Parties Are Patriotic
“Only the Americans and the Italians go to parties nowadays. But not the English.” So said British designer David Fielden, who came to Milan seeking retail buyers for his flouncy evening dresses, which he says aren’t doing too well back home. Fielden wore bicycle pants and a shirt to show his clothes at an adjunct exhibit close to the main fair. One Fielden fan we know of is Joan Collins, who wore one of the designer’s dresses to the recent party in Bel-Air to launch Elizabeth Taylor’s Passion perfume.
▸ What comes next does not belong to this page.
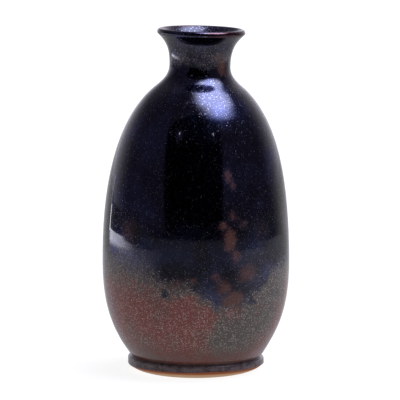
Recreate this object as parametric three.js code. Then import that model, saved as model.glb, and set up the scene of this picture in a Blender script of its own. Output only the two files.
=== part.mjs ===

Good Party Is Hard to Find
New York designer Norma Kamali gave what was billed as a cocktail party at 10 p.m. the other night in a Milan park so obscure that Listen’s taxi driver couldn’t even find it. He stopped at a pizzeria and telephoned his office for directions. When we arrived, we found Kamali looking like a very tired Russian princess, in a full-skirted, short, red taffeta coatdress with black shawl collar and a wide black belt. The designer said she was celebrating her new arrangement with Zamasport, the Italian firm that will produce and distribute her designs in Europe and Australia. Zamasport also backs Milan’s Romeo Gigli and Costume National. Kamali said Bloomingdale’s in New York is manufacturing a swimwear line under her label, and that she’s looking for a shop location in Los Angeles “because it’s the perfect place for a Kamali kind of store.”
L.A.’s the Place
Giorgio Armani is also looking for a Los Angeles location on which to open an Emporio Armani store. But the perfectionist designer has been looking for at least a year. Armani’s right-hand woman, Gabriella Forte, confided in Milan that she had just come back from yet another location-scouting trip to Los Angeles and still hasn’t settled on the right spot. “L.A. is a tough nut to crack as far as retail stores go,” Forte said.
Team Armani
Another Armani teammate, Lee Radziwill, sat next to Listen at the designer’s Tuesday night show. Radziwill was impeccable in a black, quilted-velvet, short Armani evening suit with the hemline barely reaching the top of her knee.